Parts and joints as JSON:
+++++

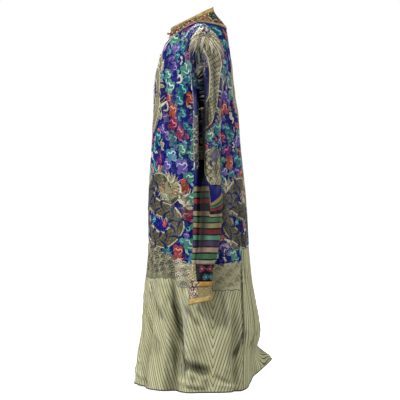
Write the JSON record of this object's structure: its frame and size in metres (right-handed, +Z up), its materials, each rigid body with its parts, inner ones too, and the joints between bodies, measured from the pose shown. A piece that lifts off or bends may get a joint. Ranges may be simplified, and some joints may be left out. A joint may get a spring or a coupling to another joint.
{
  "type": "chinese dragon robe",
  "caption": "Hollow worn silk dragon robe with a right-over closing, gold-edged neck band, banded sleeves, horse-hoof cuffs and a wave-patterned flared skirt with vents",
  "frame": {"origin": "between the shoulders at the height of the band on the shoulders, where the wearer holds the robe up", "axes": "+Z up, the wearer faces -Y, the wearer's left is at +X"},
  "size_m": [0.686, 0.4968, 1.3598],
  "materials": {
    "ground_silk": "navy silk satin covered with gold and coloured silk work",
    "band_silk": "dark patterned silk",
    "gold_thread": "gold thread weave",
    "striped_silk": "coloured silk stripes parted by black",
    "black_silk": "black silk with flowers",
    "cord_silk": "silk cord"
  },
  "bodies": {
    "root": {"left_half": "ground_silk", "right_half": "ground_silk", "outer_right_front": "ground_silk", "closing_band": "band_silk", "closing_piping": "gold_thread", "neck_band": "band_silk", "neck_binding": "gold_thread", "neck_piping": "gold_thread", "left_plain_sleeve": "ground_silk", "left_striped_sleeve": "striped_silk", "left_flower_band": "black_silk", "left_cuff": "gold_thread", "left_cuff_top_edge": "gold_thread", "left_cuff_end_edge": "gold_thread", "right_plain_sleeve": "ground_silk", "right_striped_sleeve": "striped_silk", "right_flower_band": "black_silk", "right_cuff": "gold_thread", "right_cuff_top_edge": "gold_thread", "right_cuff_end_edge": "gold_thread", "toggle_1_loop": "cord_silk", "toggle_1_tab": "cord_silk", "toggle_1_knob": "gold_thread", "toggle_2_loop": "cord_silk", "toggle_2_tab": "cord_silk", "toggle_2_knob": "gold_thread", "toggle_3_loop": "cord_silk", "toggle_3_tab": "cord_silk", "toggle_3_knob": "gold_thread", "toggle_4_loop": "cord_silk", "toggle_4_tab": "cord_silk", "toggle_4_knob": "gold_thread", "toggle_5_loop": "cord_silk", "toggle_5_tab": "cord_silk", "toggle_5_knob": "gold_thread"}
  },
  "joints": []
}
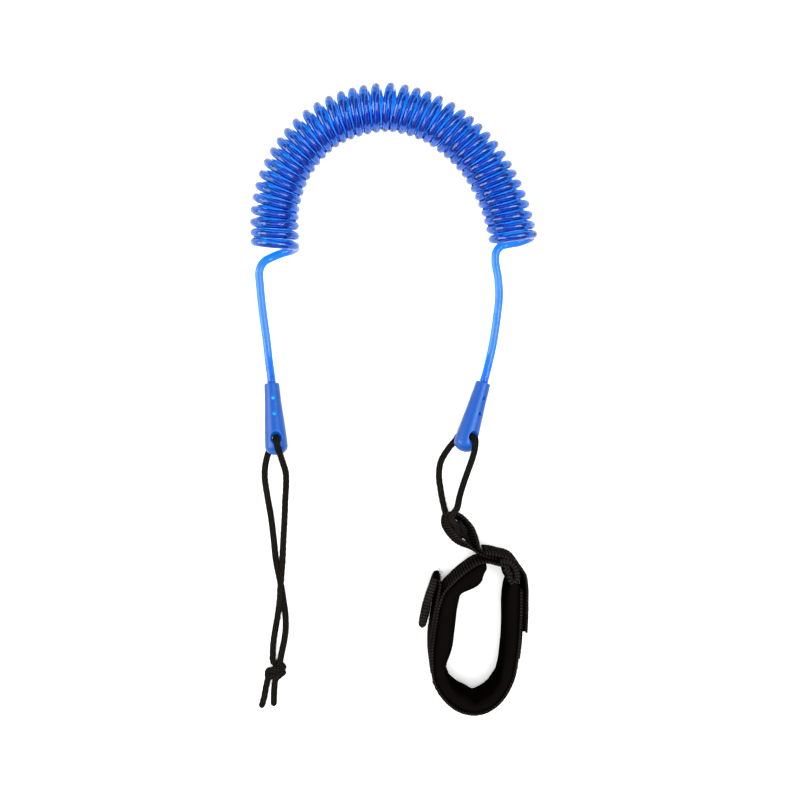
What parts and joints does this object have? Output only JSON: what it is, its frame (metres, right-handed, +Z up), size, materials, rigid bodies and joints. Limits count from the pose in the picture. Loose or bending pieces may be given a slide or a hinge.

+++++

Task brief
Word for word, quote all of the data above.

In response
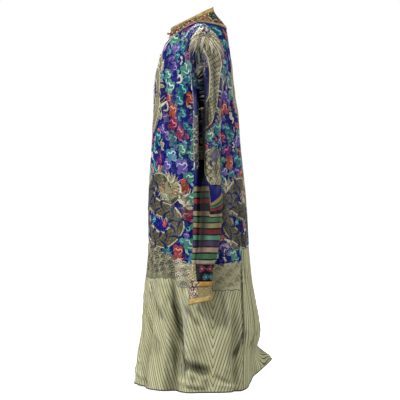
Write the JSON record of this object's structure: its frame and size in metres (right-handed, +Z up), its materials, each rigid body with its parts, inner ones too, and the joints between bodies, measured from the pose shown. A piece that lifts off or bends may get a joint. Ranges may be simplified, and some joints may be left out. A joint may get a spring or a coupling to another joint.
{
  "type": "chinese dragon robe",
  "caption": "Hollow worn silk dragon robe with a right-over closing, gold-edged neck band, banded sleeves, horse-hoof cuffs and a wave-patterned flared skirt with vents",
  "frame": {"origin": "between the shoulders at the height of the band on the shoulders, where the wearer holds the robe up", "axes": "+Z up, the wearer faces -Y, the wearer's left is at +X"},
  "size_m": [0.686, 0.4968, 1.3598],
  "materials": {
    "ground_silk": "navy silk satin covered with gold and coloured silk work",
    "band_silk": "dark patterned silk",
    "gold_thread": "gold thread weave",
    "striped_silk": "coloured silk stripes parted by black",
    "black_silk": "black silk with flowers",
    "cord_silk": "silk cord"
  },
  "bodies": {
    "root": {"left_half": "ground_silk", "right_half": "ground_silk", "outer_right_front": "ground_silk", "closing_band": "band_silk", "closing_piping": "gold_thread", "neck_band": "band_silk", "neck_binding": "gold_thread", "neck_piping": "gold_thread", "left_plain_sleeve": "ground_silk", "left_striped_sleeve": "striped_silk", "left_flower_band": "black_silk", "left_cuff": "gold_thread", "left_cuff_top_edge": "gold_thread", "left_cuff_end_edge": "gold_thread", "right_plain_sleeve": "ground_silk", "right_striped_sleeve": "striped_silk", "right_flower_band": "black_silk", "right_cuff": "gold_thread", "right_cuff_top_edge": "gold_thread", "right_cuff_end_edge": "gold_thread", "toggle_1_loop": "cord_silk", "toggle_1_tab": "cord_silk", "toggle_1_knob": "gold_thread", "toggle_2_loop": "cord_silk", "toggle_2_tab": "cord_silk", "toggle_2_knob": "gold_thread", "toggle_3_loop": "cord_silk", "toggle_3_tab": "cord_silk", "toggle_3_knob": "gold_thread", "toggle_4_loop": "cord_silk", "toggle_4_tab": "cord_silk", "toggle_4_knob": "gold_thread", "toggle_5_loop": "cord_silk", "toggle_5_tab": "cord_silk", "toggle_5_knob": "gold_thread"}
  },
  "joints": []
}
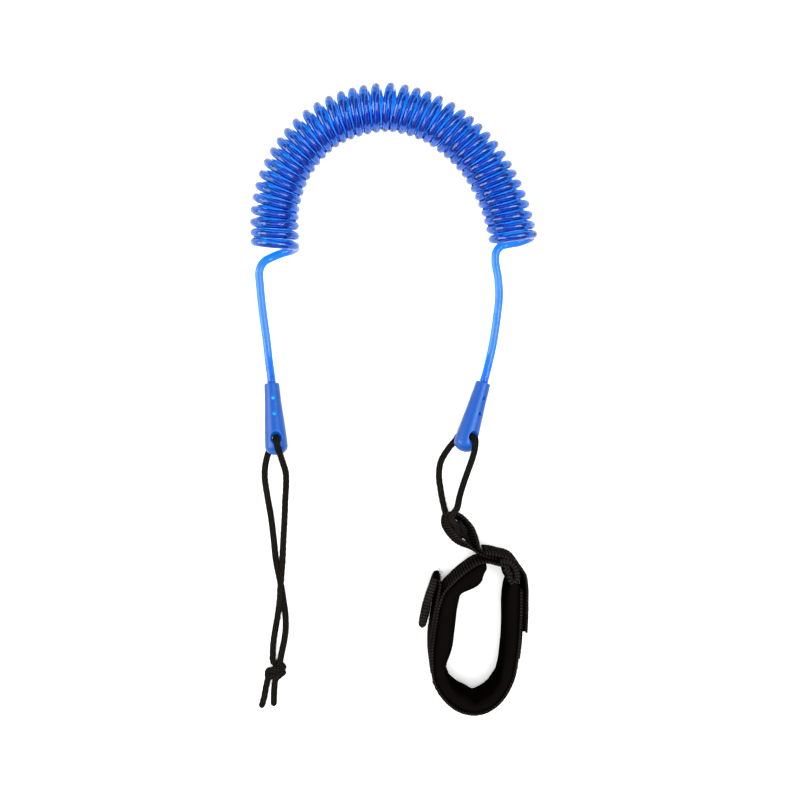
What parts and joints does this object have? Output only JSON: what it is, its frame (metres, right-handed, +Z up), size, materials, rigid bodies and joints. Limits count from the pose in the picture. Loose or bending pieces may be given a slide or a hinge.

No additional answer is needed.